Part of a data file:
****
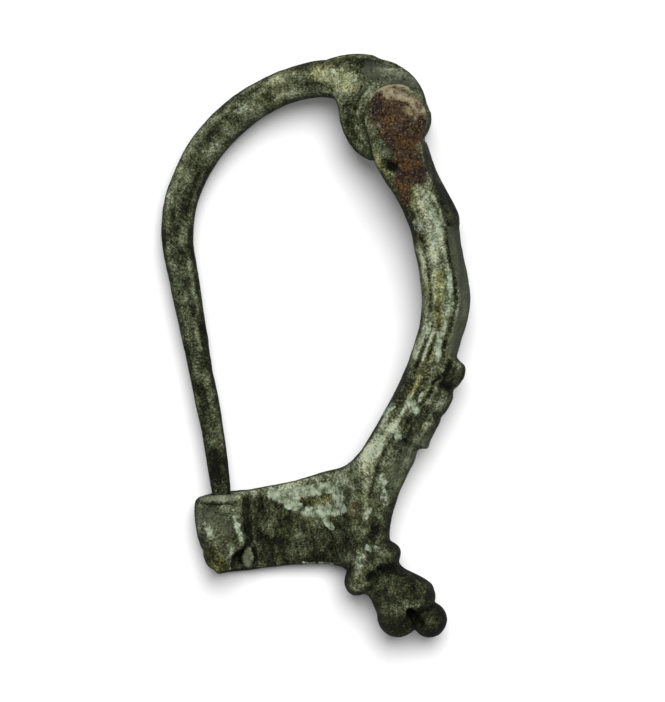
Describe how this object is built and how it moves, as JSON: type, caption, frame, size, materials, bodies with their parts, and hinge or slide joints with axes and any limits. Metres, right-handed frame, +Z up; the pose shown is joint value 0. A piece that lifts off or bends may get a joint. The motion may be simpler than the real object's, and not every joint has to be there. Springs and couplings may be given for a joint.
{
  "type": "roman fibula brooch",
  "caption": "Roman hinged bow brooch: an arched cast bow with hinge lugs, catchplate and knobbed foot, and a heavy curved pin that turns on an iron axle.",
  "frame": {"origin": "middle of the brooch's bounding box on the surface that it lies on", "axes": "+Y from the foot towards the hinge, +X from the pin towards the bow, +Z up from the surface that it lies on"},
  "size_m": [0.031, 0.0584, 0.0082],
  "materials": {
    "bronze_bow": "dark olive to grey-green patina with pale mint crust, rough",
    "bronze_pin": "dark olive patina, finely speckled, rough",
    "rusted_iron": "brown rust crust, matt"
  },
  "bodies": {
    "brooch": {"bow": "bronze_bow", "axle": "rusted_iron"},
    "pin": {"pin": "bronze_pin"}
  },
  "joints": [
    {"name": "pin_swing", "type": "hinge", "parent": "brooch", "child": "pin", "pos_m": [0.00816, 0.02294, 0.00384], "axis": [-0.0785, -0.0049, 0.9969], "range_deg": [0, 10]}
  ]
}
****
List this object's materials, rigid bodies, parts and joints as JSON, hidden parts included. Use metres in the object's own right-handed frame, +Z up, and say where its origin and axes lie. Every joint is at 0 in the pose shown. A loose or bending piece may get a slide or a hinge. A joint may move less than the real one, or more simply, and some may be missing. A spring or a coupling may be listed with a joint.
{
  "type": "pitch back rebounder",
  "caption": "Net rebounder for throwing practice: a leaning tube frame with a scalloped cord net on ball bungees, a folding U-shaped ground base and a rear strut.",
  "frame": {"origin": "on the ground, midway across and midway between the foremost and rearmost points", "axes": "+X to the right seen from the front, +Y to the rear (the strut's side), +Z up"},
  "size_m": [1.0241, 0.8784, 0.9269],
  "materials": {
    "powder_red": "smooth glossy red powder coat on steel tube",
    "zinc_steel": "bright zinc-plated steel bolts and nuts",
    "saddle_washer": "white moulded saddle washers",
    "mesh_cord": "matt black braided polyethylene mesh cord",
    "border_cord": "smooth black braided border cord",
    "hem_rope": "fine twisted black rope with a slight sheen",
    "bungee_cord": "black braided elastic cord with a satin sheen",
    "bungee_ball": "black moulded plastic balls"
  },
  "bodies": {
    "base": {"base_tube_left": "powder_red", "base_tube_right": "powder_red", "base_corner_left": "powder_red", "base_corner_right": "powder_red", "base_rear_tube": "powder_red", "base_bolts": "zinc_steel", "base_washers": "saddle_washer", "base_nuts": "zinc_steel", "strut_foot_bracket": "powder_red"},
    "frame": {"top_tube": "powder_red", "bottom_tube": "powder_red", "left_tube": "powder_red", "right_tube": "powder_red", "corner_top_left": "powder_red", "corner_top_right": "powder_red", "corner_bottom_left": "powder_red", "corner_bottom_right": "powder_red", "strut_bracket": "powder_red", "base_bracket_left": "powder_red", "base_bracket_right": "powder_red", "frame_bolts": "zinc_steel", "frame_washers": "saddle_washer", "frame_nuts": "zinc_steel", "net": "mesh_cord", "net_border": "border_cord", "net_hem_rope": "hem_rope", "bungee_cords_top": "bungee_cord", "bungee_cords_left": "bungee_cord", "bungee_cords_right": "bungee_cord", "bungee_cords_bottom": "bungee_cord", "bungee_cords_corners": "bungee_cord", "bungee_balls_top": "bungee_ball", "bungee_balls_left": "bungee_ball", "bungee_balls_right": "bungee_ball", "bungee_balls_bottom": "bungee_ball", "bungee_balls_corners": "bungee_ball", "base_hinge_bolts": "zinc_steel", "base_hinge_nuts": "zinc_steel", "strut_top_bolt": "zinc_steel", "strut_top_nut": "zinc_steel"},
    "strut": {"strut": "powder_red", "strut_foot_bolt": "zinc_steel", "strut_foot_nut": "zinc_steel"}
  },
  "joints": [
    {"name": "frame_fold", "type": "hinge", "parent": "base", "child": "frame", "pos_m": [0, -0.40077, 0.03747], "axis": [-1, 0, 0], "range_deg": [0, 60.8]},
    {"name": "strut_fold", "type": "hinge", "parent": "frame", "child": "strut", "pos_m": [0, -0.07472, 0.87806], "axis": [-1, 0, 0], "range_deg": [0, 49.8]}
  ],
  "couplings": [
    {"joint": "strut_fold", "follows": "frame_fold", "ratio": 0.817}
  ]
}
****
**Instructions for the task:** Scan the lines for the string "handed". Copy out each line that matches.

**Answer to this exercise:**
Describe how this object is built and how it moves, as JSON: type, caption, frame, size, materials, bodies with their parts, and hinge or slide joints with axes and any limits. Metres, right-handed frame, +Z up; the pose shown is joint value 0. A piece that lifts off or bends may get a joint. The motion may be simpler than the real object's, and not every joint has to be there. Springs and couplings may be given for a joint.
List this object's materials, rigid bodies, parts and joints as JSON, hidden parts included. Use metres in the object's own right-handed frame, +Z up, and say where its origin and axes lie. Every joint is at 0 in the pose shown. A loose or bending piece may get a slide or a hinge. A joint may move less than the real one, or more simply, and some may be missing. A spring or a coupling may be listed with a joint.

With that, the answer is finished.